Battle of the zoning boards Better road data could decide whether planning commission must go to court.

July 22, 1998

DELAY BY the Carroll County commissioners in funding a court appeal by the county's planning body may prove beneficial, despite the appearance of political temporizing. It could avoid a costly legal battle between the Planning and Zoning Commission and the Board of Zoning Appeals.

The commissioners this week put off the planning commission's request for money to appeal the BZA's approval of the Promenade retail complex in Eldersburg. They want better information on needed road improvements at the site and further input from neighbors of the proposed 36-acre shopping-entertainment center at Route 32 and Londontown Boulevard.
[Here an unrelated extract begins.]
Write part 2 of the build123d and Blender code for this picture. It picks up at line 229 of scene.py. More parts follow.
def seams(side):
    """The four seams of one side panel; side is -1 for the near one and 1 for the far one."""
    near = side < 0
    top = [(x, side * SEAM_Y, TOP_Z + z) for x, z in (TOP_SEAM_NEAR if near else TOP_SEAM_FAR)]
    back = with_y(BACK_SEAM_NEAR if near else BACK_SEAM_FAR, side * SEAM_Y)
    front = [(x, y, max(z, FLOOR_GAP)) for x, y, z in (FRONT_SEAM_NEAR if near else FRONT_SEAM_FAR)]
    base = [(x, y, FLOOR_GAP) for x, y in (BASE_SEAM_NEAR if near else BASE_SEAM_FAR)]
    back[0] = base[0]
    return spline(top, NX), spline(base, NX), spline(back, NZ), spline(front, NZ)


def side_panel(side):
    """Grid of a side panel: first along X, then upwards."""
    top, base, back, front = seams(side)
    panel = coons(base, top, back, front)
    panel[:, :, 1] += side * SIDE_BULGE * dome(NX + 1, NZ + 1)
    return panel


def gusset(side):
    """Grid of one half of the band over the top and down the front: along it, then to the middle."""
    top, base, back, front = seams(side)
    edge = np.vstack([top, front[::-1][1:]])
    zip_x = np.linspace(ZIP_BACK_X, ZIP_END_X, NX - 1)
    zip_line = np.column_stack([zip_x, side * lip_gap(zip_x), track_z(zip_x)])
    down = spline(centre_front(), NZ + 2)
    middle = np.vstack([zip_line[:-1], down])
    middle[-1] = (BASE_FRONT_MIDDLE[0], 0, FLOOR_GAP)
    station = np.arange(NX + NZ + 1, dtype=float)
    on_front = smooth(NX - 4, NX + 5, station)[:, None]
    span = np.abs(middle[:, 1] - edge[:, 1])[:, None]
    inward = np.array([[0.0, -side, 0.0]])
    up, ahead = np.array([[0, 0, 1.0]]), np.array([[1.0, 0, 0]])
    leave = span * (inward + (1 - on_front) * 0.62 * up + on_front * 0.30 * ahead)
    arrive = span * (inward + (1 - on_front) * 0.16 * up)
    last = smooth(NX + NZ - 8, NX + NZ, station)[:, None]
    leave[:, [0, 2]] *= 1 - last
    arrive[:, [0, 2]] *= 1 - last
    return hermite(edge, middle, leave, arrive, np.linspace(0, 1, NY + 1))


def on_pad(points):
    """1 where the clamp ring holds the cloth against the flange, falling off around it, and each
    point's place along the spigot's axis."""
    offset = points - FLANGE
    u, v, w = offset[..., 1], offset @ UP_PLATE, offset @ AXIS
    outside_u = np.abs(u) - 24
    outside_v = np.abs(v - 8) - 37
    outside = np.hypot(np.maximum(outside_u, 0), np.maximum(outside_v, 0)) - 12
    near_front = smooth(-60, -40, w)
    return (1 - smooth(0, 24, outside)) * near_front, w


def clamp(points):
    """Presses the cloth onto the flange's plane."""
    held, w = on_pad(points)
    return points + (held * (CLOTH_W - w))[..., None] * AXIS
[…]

The condition of roads and promised traffic improvements at the crossroads are most important in making the decision.

Neighbors have argued that their property values would plummet, though the land is zoned for industrial use.

The BZA approved a conditional use for building the retail complex on industrial land. The planning commission must prove to the court that the commercial use of the land would be more harmful to traffic and the community than light-industrial use. It would be a tough position to prove. But the commission worries that it would be powerless to set requirements on the Promenade when the developer comes to request site plan approval.

Differences between the BZA and the planning commission are frequent. There have been previous court challenges.

At one time, the friction was so great that the commissioners talked of abolishing the zoning appeals board, leaving authority with the planning commission and themselves.

This case, however, concerns a controversial large development, a case that took six days of hearings for the BZA to decide.

A short delay to gain information is prudent. But if the planning panel still believes it can make its legal case, the commissioners should authorize the funds.